The Attempt at a Solution

I tried dividing both sides by (x^5+1), however the integration becomes really complex... can someone give me suggestions on how to do this?

 

[rock.freak667]

I tried dividing both sides by (x^5+1), however the integration becomes really complex... can someone give me suggestions on how to do this?

put the -10x⁴y on the left side then divide by tr x⁵+1. Integrating factor it.

 

[-EquinoX-]

that's what I did and then I need to integrate -10x^4/(x^5+1) dx right and then then to get the integrating factor is just e to the power of whatever the result of the integration is... however the integration is quite hard...

 

[rock.freak667]

that's what I did and then I need to integrate -10x^4/(x^5+1) dx right and then then to get the integrating factor is just e to the power of whatever the result of the integration is... however the integration is quite hard...

alright now, so


$$\int \frac{-10x^4}{x^5+1} dx$$

see how d/dx(x⁵+1)=5x⁴ ?

Can you use a substitution to make this integral easier?

 

[-EquinoX-]

alright now, so


$$\int \frac{-10x^4}{x^5+1} dx$$

see how d/dx(x⁵+1)=5x⁴ ?

Can you use a substitution to make this integral easier?

Okay say I solve the integral and then the integrating factor would be e to the power of this resulting integral right? so then what do I need to do next in order to solve for this problem?

 

[rock.freak667]

Okay say I solve the integral and then the integrating factor would be e to the power of this resulting integral right? so then what do I need to do next in order to solve for this problem?

right so for y'+P(x)y=Q(x), when you multiply by an integrating factor 'u', the left side becomes d/dx(uy) . That's why we multiply by u in the first place.


So you'll need to basically integrate uQ(x) w.r.t. x

 

[-EquinoX-]

and then divide that by the integrating factor right?

 

[rock.freak667]

and then divide that by the integrating factor right?

yes you can if you feel the need to.

 

[-EquinoX-]

what do you mean by if I need to? doesn't it always works like that?

 

[-EquinoX-]

this now comes to:

$$\int \frac{x^2+5x-4}{x^5+1} e^{-2ln(x^5+1)} dx$$

I guess this can be simplified to:

$$\int \frac{x^2+5x-4}{(x^5+1)^3} dx$$

is this true?

how can I solve this such complex integration?

 

[-EquinoX-]

anyone please?

 

[rock.freak667]

anyone please?

Re do your integrating factor as it was to integrate 10x⁴/(x⁵+1) not with the -ve sign.

 

[-EquinoX-]

Integrating $$\frac{10x^4}{(x^5+1)}$$ the result I got is $$2ln(x^5+1)$$ and so the integrating factor is $$e^{2ln(x^5+1)}$$ which simplifies to $$(x^5+1)^2$$.

Then I do $$\int (x^2+5x-4)(x^5+1)$$ and the result of this integration I divide by $$(x^5+1)^2$$ which is the integrating factor.
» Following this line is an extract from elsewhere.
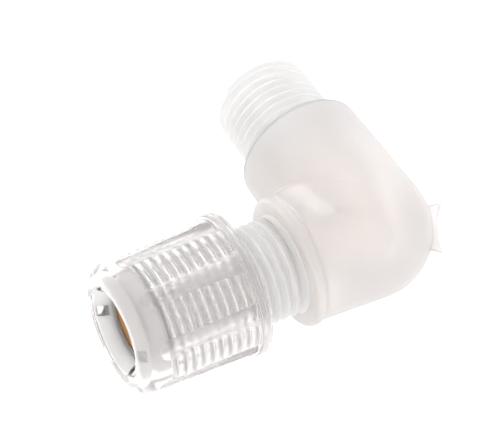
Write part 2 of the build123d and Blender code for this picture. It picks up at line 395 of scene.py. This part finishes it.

Is this the correct step to find the solution?

Please correct me if I am wrong.

 

[rock.freak667]

Integrating $$\frac{10x^4}{(x^5+1)}$$ the result I got is $$2ln(x^5+1)$$ and so the integrating factor is $$e^{2ln(x^5+1)}$$ which simplifies to $$(x^5+1)^2$$.

Then I do $$\int (x^2+5x-4)(x^5+1)$$ and the result of this integration I divide by $$(x^5+5)^2$$ which is the integrating factor. Is this the correct step to find the solution?

Please correct me if I am wrong.

yes just integrate and divide, also don't forget the constant of integration

 

[-EquinoX-]

yes just integrate and divide, also don't forget the constant of integration

by the constant of integration you mean the C right? The terms after integration that I found is very long...